U: Dummy. If we do that, then there's no way we're going anywhere, because the house will never sell in a town that has no employment. You'll be out of a job AND we'll all have missed an opportunity for a better life in a better tow--city. Then we'll be stuck here, struggling to make ends meet, no way out.
B: What if we don't like it there?
U: ... Seriously? Can you not here the slightly desperate tones in ALL your childrens' and your WIFE'S voices when we talk about moving there? We ALL WANT TO GO. Except you, who for some reason wants to stay somewhere that will ultimately collapse and leave you with no job. Seriously.
Logically, it makes more sense to go to PG. Bert was offered two jobs there, on the basis that he's one of the best truck drivers in town. One with his friend Gary, and the other recently. He's most likely taking it for at the very least the summer time, which will hopefully convince him that yes, we should go to this wonderous place that has money and stuff that we can have if we're not too stubborn and stupid to go get it. HE, sorry. If HE'S not too stubborn and stupid to take it.
Am I the only person on this side of the family who isn't afraid to take some risks to make life better for myself(or family, but I've never had kids or someone else to take with me, so we're using the word myself right now.)? Is it because I was raised by my rebellious mother, that silly woman who moved to the next province over, shun shun shun? Now she's in Australia and trying to make life work for her family there. And it's doing pretty decent, from what I heard. Slow start, but things are pretty cool. Am I the only person here who thinks that maybe it might work out if we just, you know, take three steps out of the Houston bubble? PG isn't even that far away. It's what, three, four hours in the car and poof, there it is. It's not a whole new world, it's just a few towns over. Yeah, it's getting huge, but that's the point. That's the whole point of going there, it's big and has everything a person needs and wants. It's not like it's a huge scary adventure or anything.

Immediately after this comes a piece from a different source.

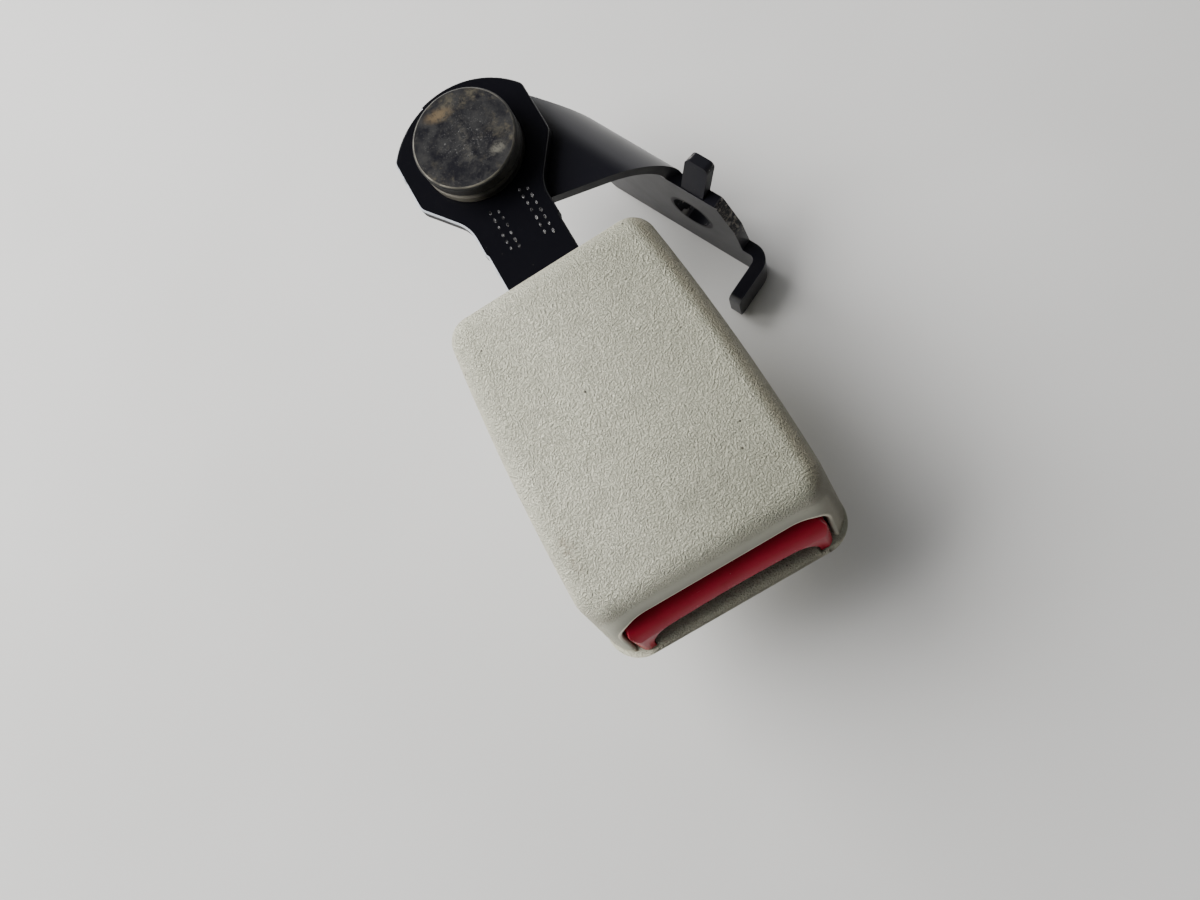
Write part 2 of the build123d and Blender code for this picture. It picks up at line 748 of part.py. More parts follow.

These people go to PG every couple of months for fun, shopping, just getting out of Houston in general. They know the layout, they know the regions and the streets and even the locations of all their favourite stores, even though these are scattered about the city haphazardly like a handful of seeds scattered unsystematically in the grass. It's a place bursting with new development and businesses are multiplying like large and complex and inorganic bunnies. What's not to like? Really!
I think I'm just... the point I'm trying to get at here is that his being a closed-minded douche is going to cost us. The fact that he doesn't want to take a tiny risk is going to hurt us in the end. It's just so annoying. SO INCREDIBLY ANNOYING. I spent the better part of this past 12 months travelling, exploring, living and having fun. It was fantastic. Sure, I was totally mistaken in the idea that getting married at 18 was a good idea, but I got to see Seattle and the surrounding area, and I had a blast. Sure, I jumped into James' pants far too quickly and discovered he was a complete immature jerk, but the trip to our nation's capital was grand, and fun. And yeah, I was dirt poor and hated my room mates with something like the greatest rage of my life while in Saskatoon, but I have to say that was one of the happiest times of my (new and not under a parent's roof) life. I loved it. I loved the freedom, I loved the fact that every meal I ate I earned with my own sweat, and I loved that in a city, no one looked at you twice and no one had stories to tell of when you were little and learning about yourself without the context of people you grew up with is just so much easier. I was poor because I chose to live that way. I could have increased my hours at either job, but I had fun being a broke young indie kid, taking four hour walks at one in the morning and being able to breathe without the pressure of people's preset standards being wrapped around you, some corset of 'this is what I know you to be and so help me if you aren't, I'll MAKE you be this.' And I know this entire paragraph turned into me me me, but what I'm trying to convey with it is that they're never going to become someting new and shiney and probably much better than they are now if they don't spread their metaphorical wings and go try it. If they don't leap out of the comfortable and stale and stagnant bubble that is Houston life, they're going to die sad and undiscovered to themselves here. They're never going to give themselves a chance to flourish and grow, never going to find new angles to themselves and never going to change.
There is nothing that drives me more mad than becoming stagnant. It's sad, and makes you grow a green scuzz on the top of your head and heart and mind. Shake it off and GO. Learn, try new things, fly. Do it, please for the love of whatever, do it.